For true devotees of the more exuberant propensities of the power metal genre, I have no hesitation in recommending this album. However for those with more of a passing interest, or a more discerning palette, there are countless bands offering a more rewarding variety on these themes.

Derdian: New Era Part 3 - The Apocalypse
Posted by Jordan Blum, SoT Staff Writer on 2010-07-07 14:34:32
My Score:

I've always had mixed feelings about symphonic/power metal. The musicianship is top notch and impressive, the orchestral inclusion provides for a very lush experience, and the ambitious narrative (most albums I've heard in the genres are conceptual) add a definitive intelligence and charm. However, a lot of the time the end result is a lot of technical wizardry and overblown theatrics without sufficient variety, engagement, dynamics and affective melody. This is the case with New Era (Part III): The Apocalypse, the concluding chapter of Derdian's fantastical trilogy. It's very fast and extravagant but it lacks any real hooks, and honestly, after awhile, it's likely to give you a headache.

Derdian was born in 1998 in Milan, Italy. Naturally, they're influenced by acts such as Stratovarius, Helloween, Manowar, and fan favorite Symphony X. Similar to American band Coheed & Cambria, Derdian derive their name from within their storyline, which revolves around a Shakespearean battle for power over the "legendary fortress" of Derdian. The band effectively conveys a serious tone (well, as serious as a clichéd fantasy can be) and again, these guys are great with their instruments, but in the end, there's nothing truly memorable here.

Appropriately, New Era (Part III) begins with "Preludio," a brief instrumental full of fast guitar riffs, crashing cymbals and strings. It's quite ominous and effectively sets the stage for whatever grandiose, epic finale Derdian promises. It segues into "The Spell," which, honestly, is simply a generic track in a genre full of very similar sounds. The double bass drum is pounding and there's a mystical, mythical ambience complete with accompaniment by opera sings (of both genders). Whatever is going on in the story is certainly intense, but it doesn't invoke any reaction from me, and unfortunately, 99% of the album sounds exactly like this.

"Black Rose" features a nice piano melody that carries through the whole song (although it's switched to synthesized instruments).
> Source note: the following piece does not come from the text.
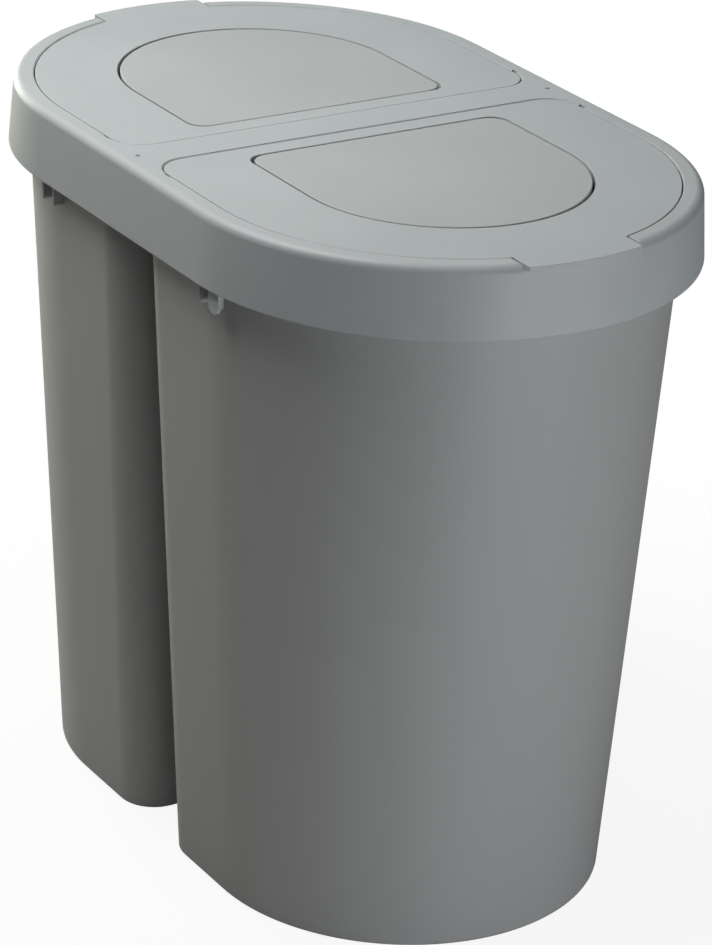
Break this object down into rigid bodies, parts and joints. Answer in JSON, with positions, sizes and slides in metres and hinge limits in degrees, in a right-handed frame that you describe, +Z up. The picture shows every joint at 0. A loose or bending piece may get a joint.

It's the typical power ballad you'd expect, but it's a nice enough deviation to warrant attention. "The Prophecy" is one of the more melodic tracks, which, in other words, means it's when Derdian seems to take a breath and calm down a little, and "Burn" has some interlocking vocals, which is intriguing. Finally, "Forevermore" and "Revolt" predominately feature male and female vocals, which is the only thing that really makes them standout. These are the most interesting aspects of New Era (Part III).

If you've ever heard "Through the Fire and Flames" by English rockers DragonForce, you've essentially heard this album. Derdian uses the timbres and riffs you'd expect from the genre, and singer Joe Caggianelli sings in the typical high range. The concept is full of dark fairytale and the production is full of pretention. But there is nothing worthwhile to walk away with. In fact, Derdian seem like they sacrificed developing melodies and dynamics in favor of rushing the listener to the end of their story. It's too quick and shallow.

Derdian need to develop their songwriting a lot and learn when to slow things down. It is possible to combine great guitar riffs with great melodies and have the listener totally immersed, such as with Symphony X's "Inferno" and "The Odyssey," and with Vanden Plas' Christ 0 (especially the fantastic title track, which opens the album). Fans of this type of music (such as some Nightwish fanatics I know) will like this album, but this genre has much better bands you should focus on.